The issue appeared to be linked to the chosen texture types.
The texture with handle viewPosTexture
needed to explicitly be defined as a float texture format GL_RGB16F
or GL_RGBA32F
, instead of just GL_RGB
. Interestingly, the seperate textures were drawn fine, the issues arised in combination only.
// generate screen color texture
// note: GL_NEAREST interpolation is ok since there is no subpixel sampling anyway
glGenTextures(1, &screenColorTexture);
glBindTexture(GL_TEXTURE_2D, screenColorTexture);
glTexParameteri(GL_TEXTURE_2D, GL_TEXTURE_WRAP_S, GL_CLAMP_TO_EDGE);
glTexParameteri(GL_TEXTURE_2D, GL_TEXTURE_WRAP_T, GL_CLAMP_TO_EDGE);
glTexParameteri(GL_TEXTURE_2D, GL_TEXTURE_MIN_FILTER, GL_NEAREST);
glTexParameteri(GL_TEXTURE_2D, GL_TEXTURE_MAG_FILTER, GL_NEAREST);
glTexImage2D(GL_TEXTURE_2D, 0, GL_RGB, windowWidth, windowHeight, 0, GL_BGR, GL_UNSIGNED_BYTE, NULL);
// generate depth renderbuffer. without this, depth testing wont work.
// we use a renderbuffer since we wont have to sample this, opengl uses it directly.
glGenRenderbuffers(1, &screenDepthBuffer);
glBindRenderbuffer(GL_RENDERBUFFER, screenDepthBuffer);
glRenderbufferStorage(GL_RENDERBUFFER, GL_DEPTH_COMPONENT, windowWidth, windowHeight);
// generate vertex view space position texture
glGenTextures(1, &viewPosTexture);
glBindTexture(GL_TEXTURE_2D, viewPosTexture);
glTexParameteri(GL_TEXTURE_2D, GL_TEXTURE_WRAP_S, GL_CLAMP_TO_EDGE);
glTexParameteri(GL_TEXTURE_2D, GL_TEXTURE_WRAP_T, GL_CLAMP_TO_EDGE);
glTexParameteri(GL_TEXTURE_2D, GL_TEXTURE_MIN_FILTER, GL_NEAREST);
glTexParameteri(GL_TEXTURE_2D, GL_TEXTURE_MAG_FILTER, GL_NEAREST);
glTexImage2D(GL_TEXTURE_2D, 0, GL_RGBA32F, windowWidth, windowHeight, 0, GL_BGRA, GL_UNSIGNED_BYTE, NULL);
The slow drawing might be caused by the GLSL mix function.

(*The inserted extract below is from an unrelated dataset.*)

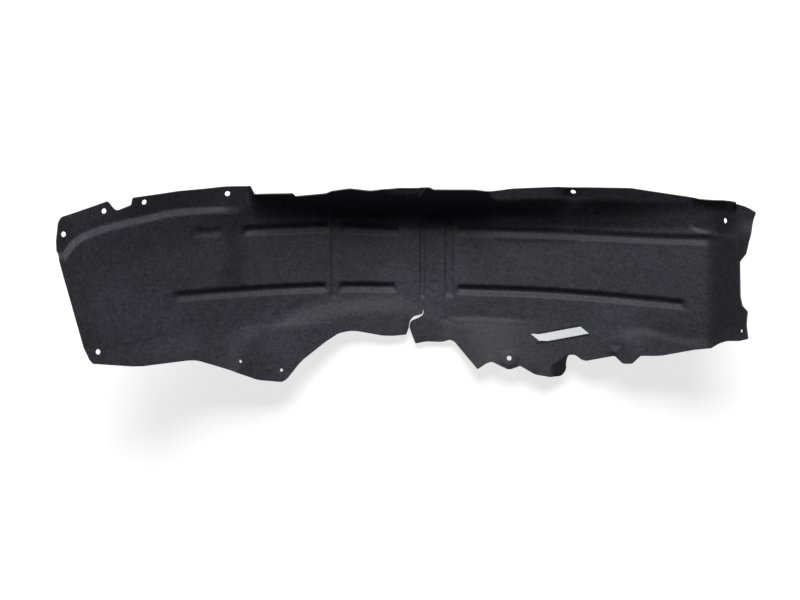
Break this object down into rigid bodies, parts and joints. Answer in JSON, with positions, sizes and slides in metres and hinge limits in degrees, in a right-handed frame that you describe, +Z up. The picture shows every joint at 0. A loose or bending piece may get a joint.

Will investigate further on that.
The flickering was due to the regeneration and passing of new random vectors in each frame. Just passing enough random vectors once solves the issue. Otherwise it might help to blur the SSAO result.
Basically, the SSAO works now! Now its just more or less apparent bugs.